Raw data
┌──

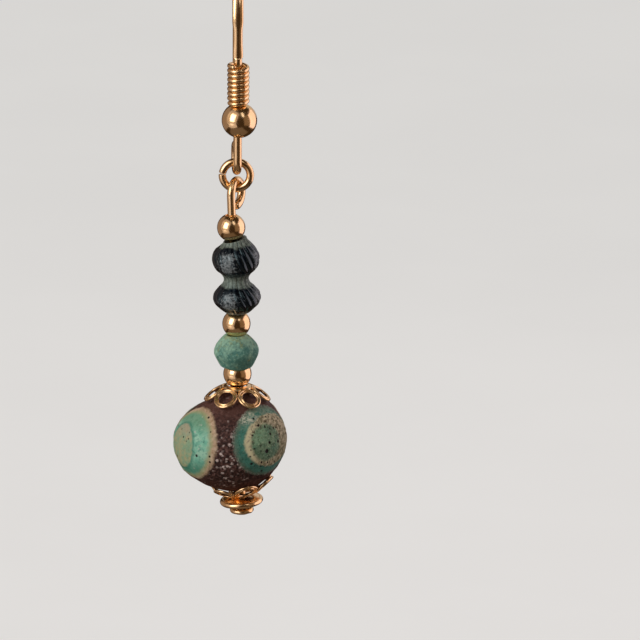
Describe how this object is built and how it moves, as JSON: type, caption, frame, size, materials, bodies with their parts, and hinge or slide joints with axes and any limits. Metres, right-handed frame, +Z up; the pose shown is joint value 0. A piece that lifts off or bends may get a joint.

└──
┌──

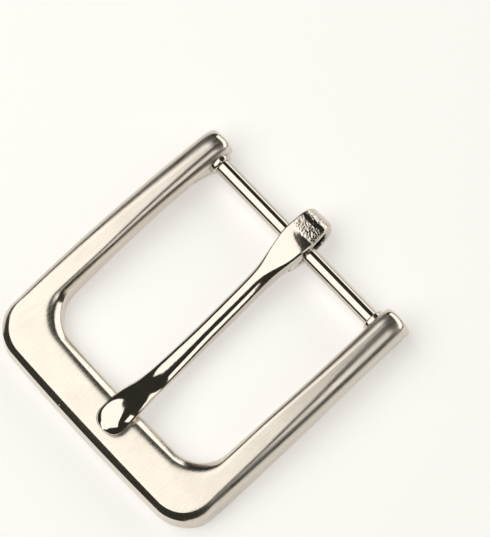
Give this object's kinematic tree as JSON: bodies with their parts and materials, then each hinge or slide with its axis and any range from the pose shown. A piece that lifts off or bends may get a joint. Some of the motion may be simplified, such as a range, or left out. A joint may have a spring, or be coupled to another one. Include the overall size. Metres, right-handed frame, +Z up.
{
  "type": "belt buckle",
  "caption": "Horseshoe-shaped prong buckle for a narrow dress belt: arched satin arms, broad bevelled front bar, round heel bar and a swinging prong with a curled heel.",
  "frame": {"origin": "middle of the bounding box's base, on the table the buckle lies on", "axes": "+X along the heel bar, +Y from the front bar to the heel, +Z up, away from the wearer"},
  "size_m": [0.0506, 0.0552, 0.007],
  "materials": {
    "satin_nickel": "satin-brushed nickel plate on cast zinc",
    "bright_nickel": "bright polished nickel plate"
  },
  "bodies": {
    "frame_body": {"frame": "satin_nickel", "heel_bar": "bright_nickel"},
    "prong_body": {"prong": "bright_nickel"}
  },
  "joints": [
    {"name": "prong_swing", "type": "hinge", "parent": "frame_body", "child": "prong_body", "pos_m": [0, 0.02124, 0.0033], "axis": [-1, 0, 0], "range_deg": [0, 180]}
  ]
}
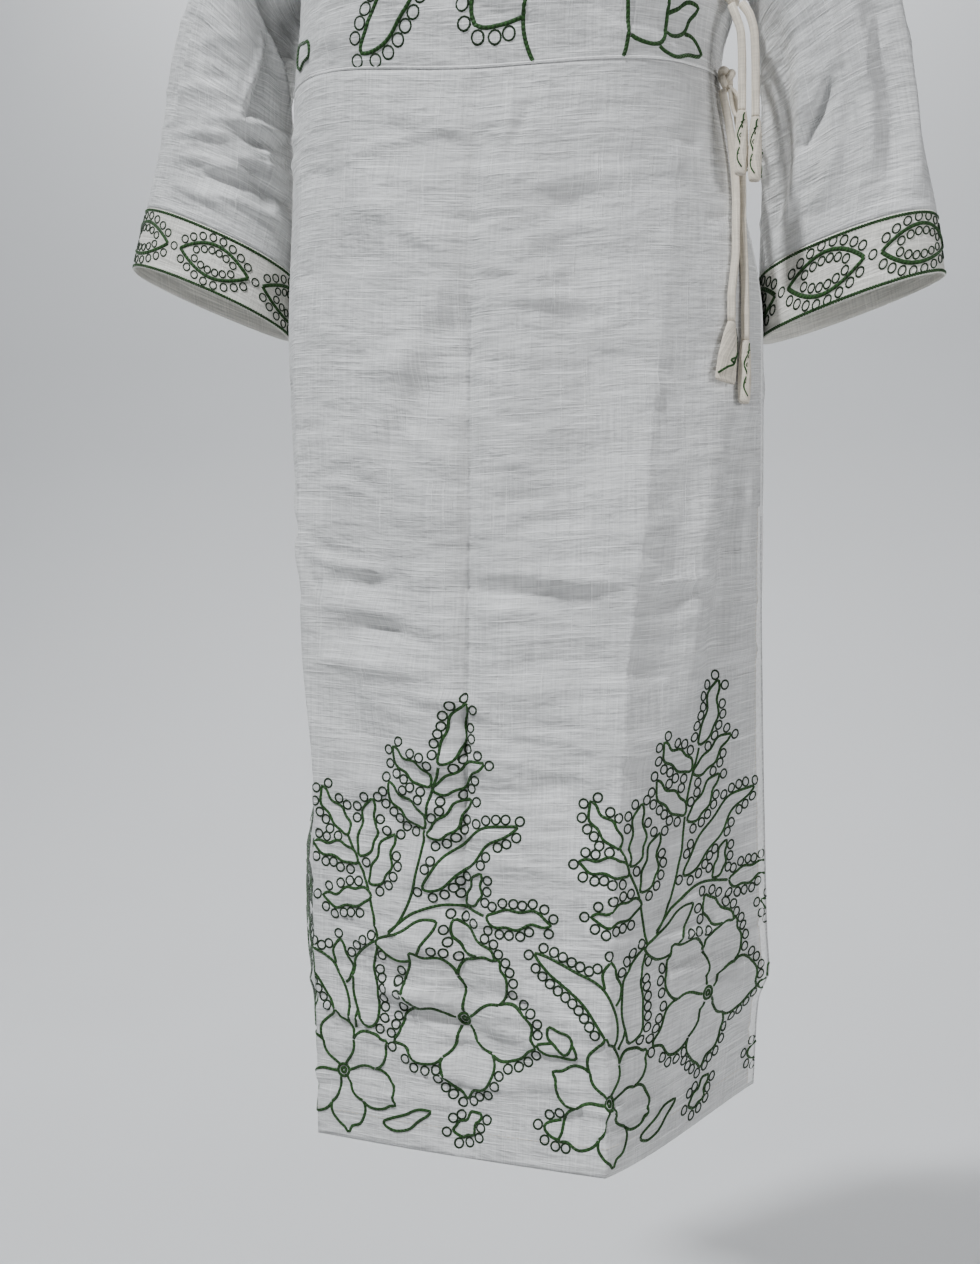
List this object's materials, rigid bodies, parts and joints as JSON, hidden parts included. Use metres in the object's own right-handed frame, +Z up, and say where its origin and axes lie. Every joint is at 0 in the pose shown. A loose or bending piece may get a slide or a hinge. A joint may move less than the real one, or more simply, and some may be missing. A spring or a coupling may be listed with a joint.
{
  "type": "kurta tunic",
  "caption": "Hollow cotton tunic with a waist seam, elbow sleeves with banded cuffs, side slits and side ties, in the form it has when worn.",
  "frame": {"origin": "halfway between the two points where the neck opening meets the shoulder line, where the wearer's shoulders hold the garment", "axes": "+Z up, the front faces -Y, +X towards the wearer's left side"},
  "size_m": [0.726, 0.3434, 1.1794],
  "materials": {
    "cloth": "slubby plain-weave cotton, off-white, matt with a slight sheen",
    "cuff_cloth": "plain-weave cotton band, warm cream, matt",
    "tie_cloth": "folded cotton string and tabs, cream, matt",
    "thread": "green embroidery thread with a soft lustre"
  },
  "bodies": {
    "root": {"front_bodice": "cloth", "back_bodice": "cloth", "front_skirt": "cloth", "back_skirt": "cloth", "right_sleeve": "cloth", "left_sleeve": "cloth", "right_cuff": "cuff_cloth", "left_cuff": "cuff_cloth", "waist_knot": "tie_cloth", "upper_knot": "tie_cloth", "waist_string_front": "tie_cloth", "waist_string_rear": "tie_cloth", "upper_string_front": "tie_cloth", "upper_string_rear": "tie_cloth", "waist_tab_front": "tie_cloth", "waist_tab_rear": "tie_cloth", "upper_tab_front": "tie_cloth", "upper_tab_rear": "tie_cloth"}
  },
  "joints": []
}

└──

Read the entries and select each line where the word "from" is found.

Result of the task
Give this object's kinematic tree as JSON: bodies with their parts and materials, then each hinge or slide with its axis and any range from the pose shown. A piece that lifts off or bends may get a joint. Some of the motion may be simplified, such as a range, or left out. A joint may have a spring, or be coupled to another one. Include the overall size. Metres, right-handed frame, +Z up.
  "frame": {"origin": "middle of the bounding box's base, on the table the buckle lies on", "axes": "+X along the heel bar, +Y from the front bar to the heel, +Z up, away from the wearer"},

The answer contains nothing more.